He de comentar ciertos aspectos de cara a aquellos que posiblemente vean en este rito connotaciones de maltrato y sufrimiento gratuito hacia un animal. El cerdo, guarro o marrano, que de las tres maneras se le denomina en tierras extremeñas, era antiguamente el alimento básico de una familia durante el año. En cada casa se hacía la matanza en la que participaban todos los allegados con gran alborozo, pues era la despensa para los 365 días que quedaban por delante. Ha quitado mucha hambre durante los años de penuria. Por ello, en esa Comunidad se dice “ del guarro se come hasta los andares”, y se aproxima mucho a la realidad, pues no se desperdicia apenas nada del animal.
El ecosistema extremeño, especialmente el de la sierra, es idóneo para la cría del cerdo ibérico, que pasta entre encinares y alcornocales, alimentándose de bellotas durante la montanera, de la que resulta tan excelente chacina y jamones de alto poder nutritivo y delicado sabor.
El cerdo ha sido un animal totémico en la región extremeña y así lo indican los tempranos testimonios escultóricos de los verracos. Desde época prerromana se ha demostrado la eficacia del ecosistema existente para su cría, habiendo estado muy protegido por reglamentos concejiles a lo largo de la historia. A pesar de ser aquella zona tierra de pasto de ovejas, la influencia de la Mesta y la trashumancia hicieron que se considerase al ganado ovino como fuente de lana, no de alimento, prevaleciendo el cerdo como fuente de proteínas.
El día anterior al sacrificio lo empleaban los hombres en el acarreo desde el campo de leña de encina para las hogueras, de los escobones para socarrar, las cubas de agua, de artesas, cuchillos, máquinas de cortar y embutir y demás elementos necesarios para este ancestral rito, mientras las mujeres pelaban ajos, preparaban tripas artificiales, cordeles y distribuían los aliños precisos para los chorizos, morcones y salchichones, todo con la exactitud necesaria para que tomen su punto justo, basados en las recetas que por tradición oral han llegado a nuestros días.

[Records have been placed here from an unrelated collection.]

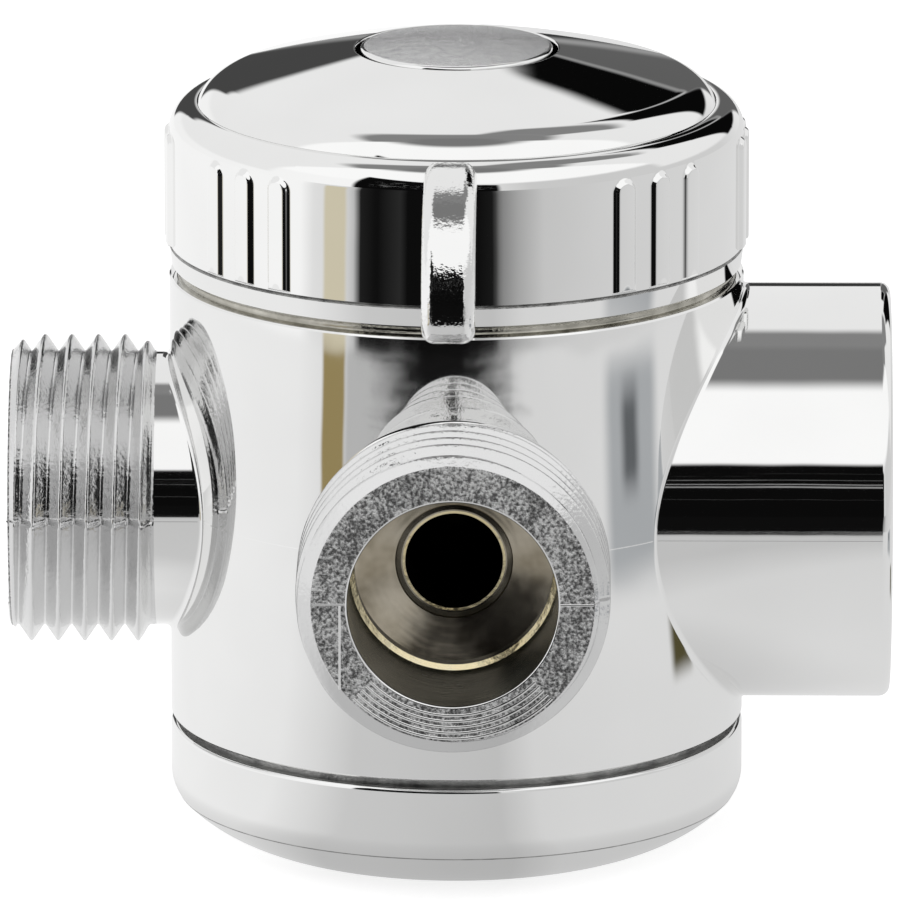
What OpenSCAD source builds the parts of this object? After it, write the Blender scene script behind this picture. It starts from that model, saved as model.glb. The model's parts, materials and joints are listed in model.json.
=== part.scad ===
// Three-way shower diverter with G 1/2 ports and a ceramic-disc cartridge.
// Axes: +X towards the female inlet, -Y towards the front outlet, +Z up the knob's axis.
// The origin is on the body's axis, on the surface that the base cap stands on.

/* [Body] */
// Outside radius of the upright body
body_r = 19.5; // [19:0.1:21]
// Height of the base cap's visible wall
base_h = 7.8; // [7:0.1:8.4]
// Height of the three ports' axes above the bottom
port_z = 23.7; // [23.2:0.1:24.2]
// Height of the body's top face
body_top = 39.05; // [38.9:0.05:39.2]
// Height of the groove between base cap and body
base_gap = 0.55; // [0.4:0.05:0.8]

/* [Ports] */
// Reach of the front outlet's end from the body's axis
front_reach = 30.9; // [30:0.1:32]
// Reach of the left outlet's end from the body's axis
left_reach = 30.3; // [30:0.1:32]
// Reach of the inlet socket's end from the body's axis
inlet_reach = 29.5; // [29:0.1:31]
// Outside radius of the inlet socket
socket_r = 14.1; // [13.5:0.1:14.5]
// Radius of the counterbore in the outlet nipples
mouth_r = 7; // [6.5:0.1:7.2]
// Depth of the counterbore in the outlet nipples
mouth_depth = 10.6; // [10:0.1:10.8]
// Length of thread on the outlet nipples
thread_len = 9.9; // [9:0.1:10.2]

/* [Knob] */
// Gap between the body's top face and the knob
knob_gap = 0.65; // [0.6:0.05:0.8]
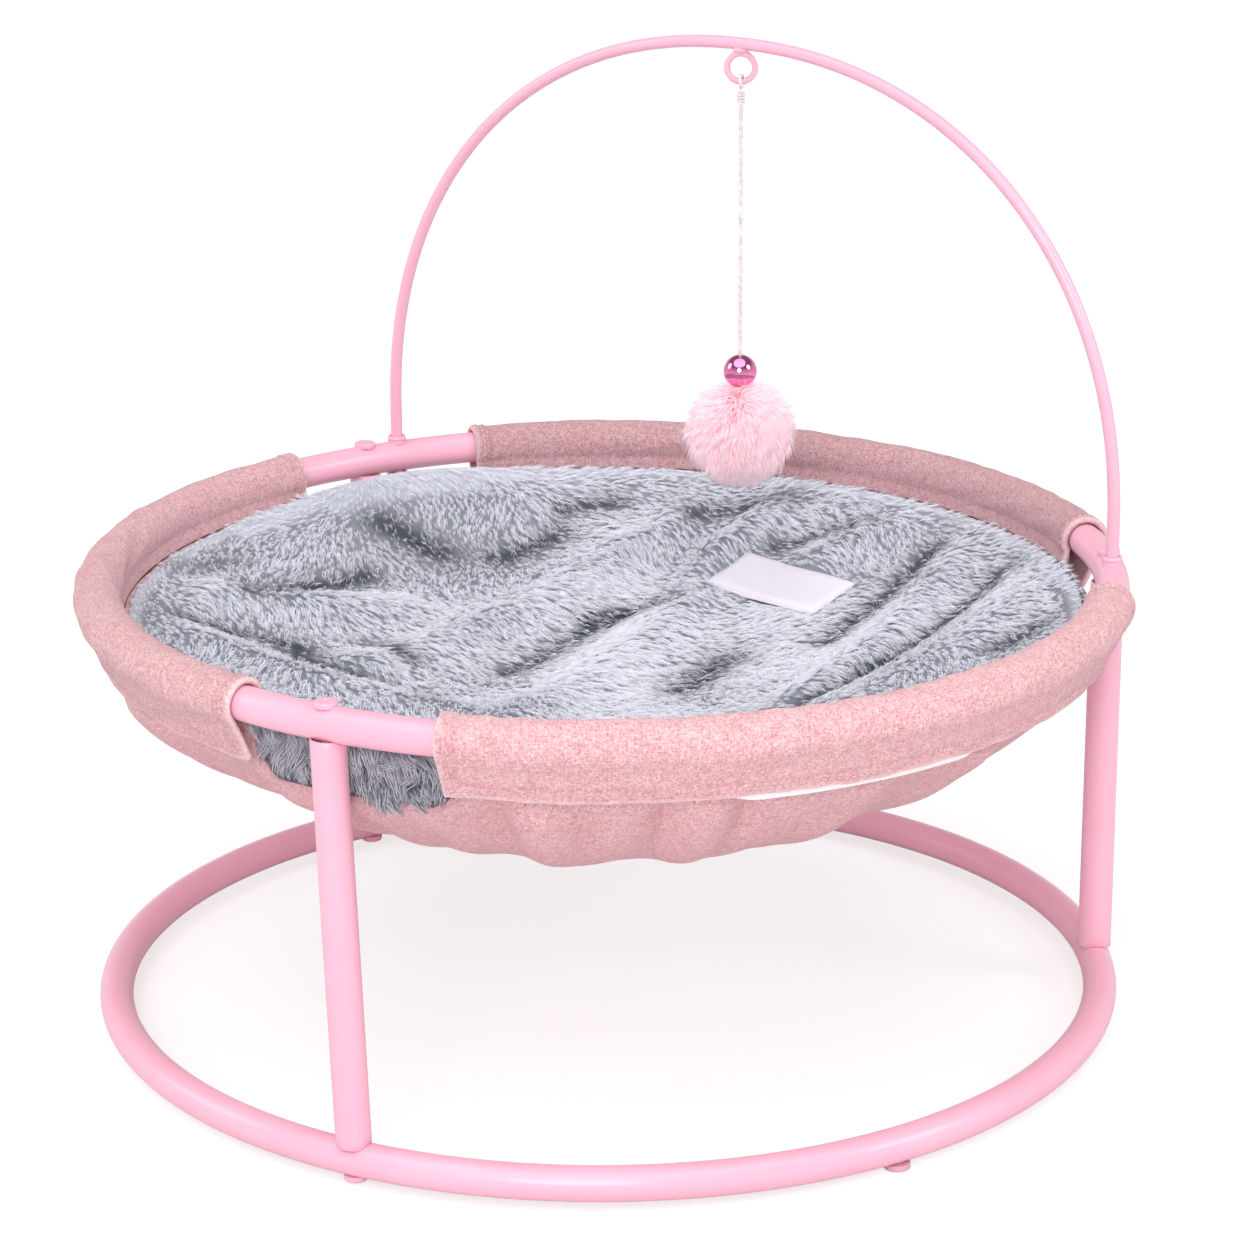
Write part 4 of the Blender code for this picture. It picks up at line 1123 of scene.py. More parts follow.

Ni que decir que estos trabajos preparatorios estaban animados por cánticos de la tierra, bromas, chistes y chascarrillos, alegrados por buenos vinos y excelentes viandas.
Al día siguiente tocaba madrugar y antes de llegar el alba ya se encendían las hogueras y se calentaba agua en cantidades industriales, en tanto el más veterano preparaba en el caldero las consabidas migas para desayunar. Tras actuar el matarife, se prendían los escobones secos para quemar los pelos del animal hasta dejar limpio el cuero, prosiguiendo el matanchín la tarea de evisceración y troceado del cerdo, apartando la carne destinada a embutir, los lomos, los jamones, las costillas y la manteca.
Una vez analizadas las carnes por el veterinario llegaba al jolgorio, es el momento de satisfacción general porque el cerdo estaba apto para el consumo, y con la maestría que proporciona la experiencia acumulada por los años, unos y otras comenzaron a picar la carne sobre las artesas, a aliñarla y removerla, a cuajar la sangre para las morcillas de lustre, cocer la manteca y todas las operaciones necesarias hasta llegar al momento de embutir lo que es la chacina en sus variadas formas de chorizo, salchichón, morcón y morcillas, así como preparación de los lomos y el salado de los jamones.
Era un curioso rito dirigido por el maestre que oficiaba ordenando con precisión los pasos a seguir durante sacrificio del animal y la posterior elaboración de los productos, en el que participaban familiares, amigos y vecinos, a los que había ayudar cuando ellos mataran sus propios cerdos, consiguiendo así que los lazos de amistad se reforzaran. Eran días de mucho trabajo pero igualmente de algarabía, donde el comer y el beber se prodigaba, creándose una atmósfera de fraternidad presidida por el buen humor y las canciones autóctonas.